It's Called Yoga 'Practice' For a Reason
“Do you have to be flexible to do yoga?” This is a common question I get asked as a yoga teacher. I often get this as a reason for why people won’t try yoga. Let’s just clear something up right away. You do not need to be flexible to do yoga. This is not a prerequisite to the practice. They call it a practice for a reason. While practicing yoga you will gain more flexibility in addition to many other benefits.
Where yoga really comes into play is in your acceptance of where you’re at physically, and maybe on other levels as well. It’s natural to look around the room and notice how your poses aren’t quite as advanced as those of others. I do that myself, especially when I’m in a room full of advanced yoga teachers. There is always someone in the room who is able to do more challenging poses. The difference between us may be just a lot more practice. The saying “practice makes perfect” holds true here.
Of course, even without practice there are natural physical advantages. One could say that women generally have an advantage to being more flexible, whereas men generally have strength on their side. We all have our advantages and our limitations, so start where you are. I have witnessed people of all walks challenge their bodies and become both flexible and strong. That brings us back to the idea of practice.
In my practice, I struggle with strength, especially in my upper body. This means that I try to implement more chaturangas and core-strengthening poses. If your challenge is flexibility, focus your yoga practice more on those poses that increase flexibility.

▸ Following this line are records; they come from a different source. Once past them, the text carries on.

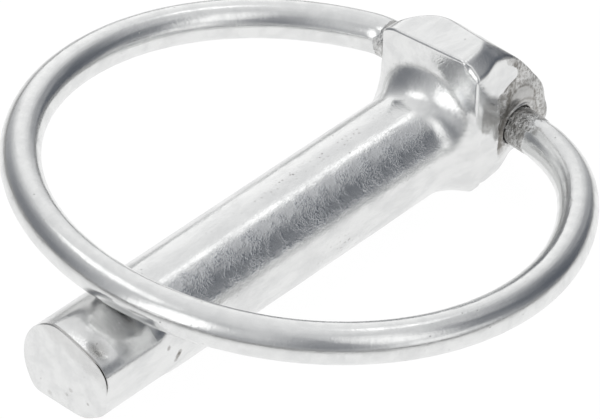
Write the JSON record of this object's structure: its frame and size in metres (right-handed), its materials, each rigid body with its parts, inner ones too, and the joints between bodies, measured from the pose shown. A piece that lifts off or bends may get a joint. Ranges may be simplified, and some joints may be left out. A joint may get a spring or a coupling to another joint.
{
  "type": "lynch pin",
  "caption": "Lynch pin: a forged round pin with a block head and a sprung wire ring that turns in a cross hole and snaps shut over the pressed end.",
  "frame": {"origin": "on the shank's axis, where its straight part starts beyond the fillet under the head", "axes": "+X along the shank towards the tip, +Z towards the side on which the ring is shut, +Y to the side"},
  "size_m": [0.0566, 0.0538, 0.0158],
  "materials": {
    "pin": "bright zinc plating over a forged surface, cloudy, with small pits and scratches",
    "ring": "bright zinc plating on drawn spring wire, with fine scratches"
  },
  "bodies": {
    "pin": {"pin": "pin"},
    "ring": {"ring": "ring"}
  },
  "joints": [
    {"name": "ring_hinge", "type": "hinge", "parent": "pin", "child": "ring", "pos_m": [-0.0098, 0, 0.0005], "axis": [-0.0593, -0.9982, 0], "range_deg": [0, 344.6]}
  ]
}
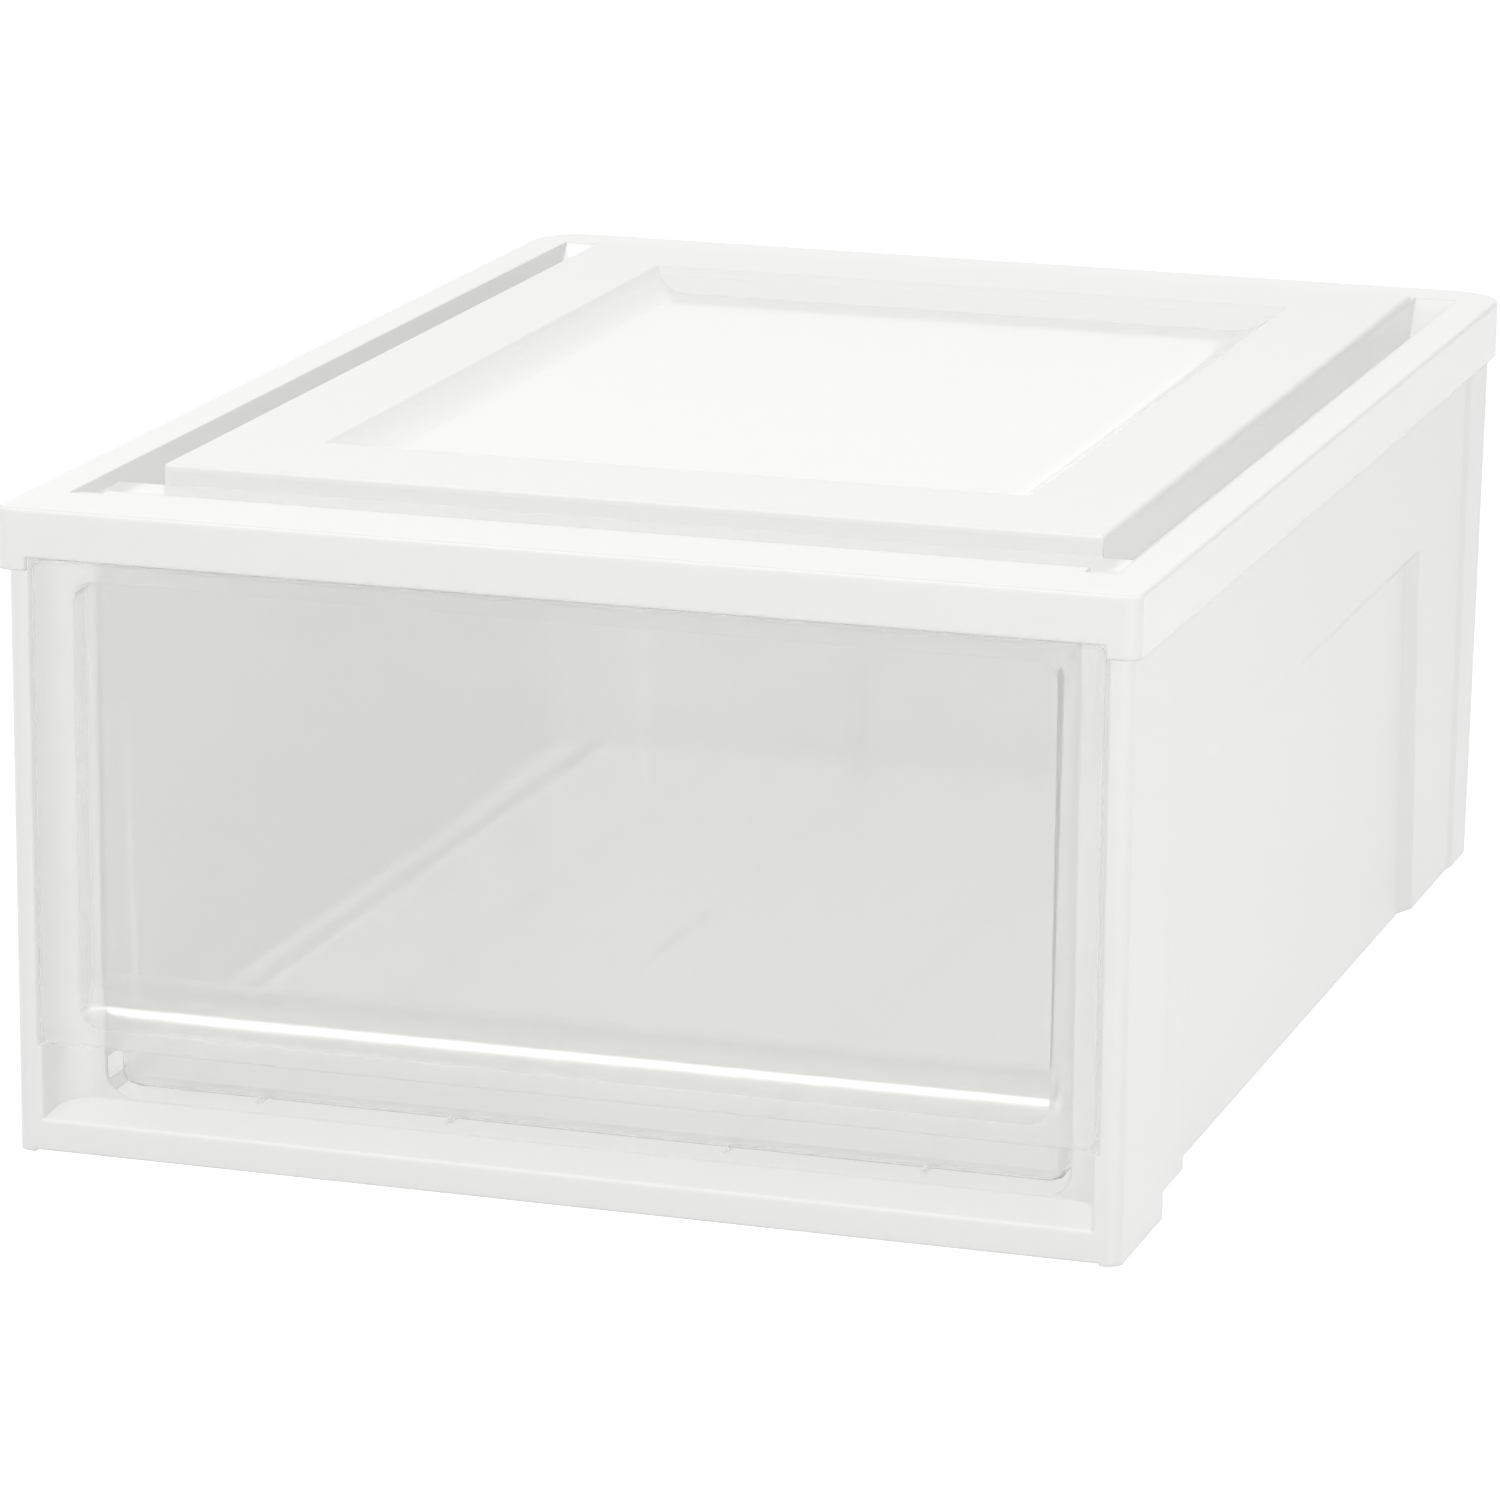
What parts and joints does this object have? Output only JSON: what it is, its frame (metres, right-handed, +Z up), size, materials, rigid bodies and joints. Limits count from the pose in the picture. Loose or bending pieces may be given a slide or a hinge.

If these poses feel overwhelming and impossible, then start off small. Find a pose you would really like to master and set aside ten to fifteen minutes to focus on it. I have practiced handstands for about six months now. Sometimes my handstand was just a little hop towards the wall. I’m now able to get myself up in a handstand for a microsecond and be at the wall without a spotter. This seemed impossible to me at one point in time.
Sometimes it’s difficult to see the improvement you’ve made in your yoga practice. But trust me, your yoga teacher notices. That is one of the gifts of being a yoga teacher - seeing a student progress. Just in the last couple weeks I’ve had a few students get into wheel pose for the first time and it’s so rewarding, for both them and me.
If you practice, you’ll see improvement. If you don’t practice, you won’t. It’s that simple. Saying “I can’t do it” is self-defeating and does nothing but delay your practice even further. There will always be more to learn, accomplish, and strive for. You never really arrive at the destination, so you might as well try to enjoy the journey.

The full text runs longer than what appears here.